◆ Aim of the exercise
Locate every line below that contains the word "scene" and copy it.

◆ Source material
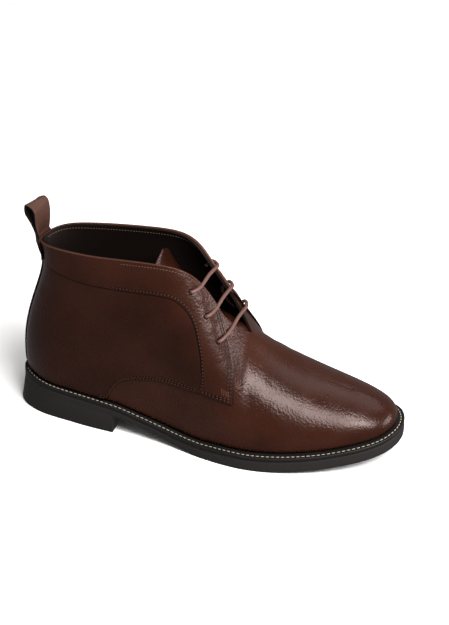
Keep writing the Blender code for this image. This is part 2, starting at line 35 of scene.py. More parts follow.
# The boot's own sizes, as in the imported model
LENGTH = 0.2995
BALL_WIDTH = 0.104
COLLAR_HEIGHT = 0.139
SEAT_LIFT = 0.020
TOE_SPRING = 0.0141
SOLE_THICKNESS = 0.0121
WELT_THICKNESS = 0.003
HEEL_LENGTH = 0.0855
HEEL_FLARE = 0.0031
WELT_SHOW_HEEL = 0.0038
WELT_SHOW_TOE = 0.0055
WALL = 0.0018
INSOLE_THICKNESS = 0.0045
PIPING_WIDTH = 0.0085
PIPING_HEIGHT = 0.0029
TONGUE_LEATHER = 0.0016
TONGUE_WIDTH = 0.044
STRAP_WIDTH = 0.0200
STRAP_LEATHER = 0.0010
STRAP_LIFT = 0.0021       # strap's legs off the shell
LOOP_HEIGHT = 0.030
LOOP_OPENING = 0.0070
LOOP_TWIST = math.radians(22)
EYELET_RADIUS = 0.0021
LACE_RADIUS = 0.00135
GAP = 0.0003

# The scene's leather lies close on the shell
QUARTER_LIFT = 0.0001      # quarter's inner face off the shell
QUARTER_LEATHER = 0.0010
FACING_LIFT = 0.0002
FACING_LEATHER = 0.0014
EDGE_ROUND = 0.0003        # rounding of cut leather edges
TUCK_HEIGHT = 0.0040       # the leather turns in to its seam over this height above the welt
TUCK_DEPTH = 0.0022
SHADE_BAND_RISE = 0.00012      # rise of a band of painted shade along a seam or an overlay's edge, above the leather

# Where thread and wax lie off the shell
ON_SHELL = 0.00008
ON_QUARTER = QUARTER_LIFT + QUARTER_LEATHER
ON_FACING = FACING_LIFT + FACING_LEATHER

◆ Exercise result
Keep writing the Blender code for this image. This is part 2, starting at line 35 of scene.py. More parts follow.
# The scene's leather lies close on the shell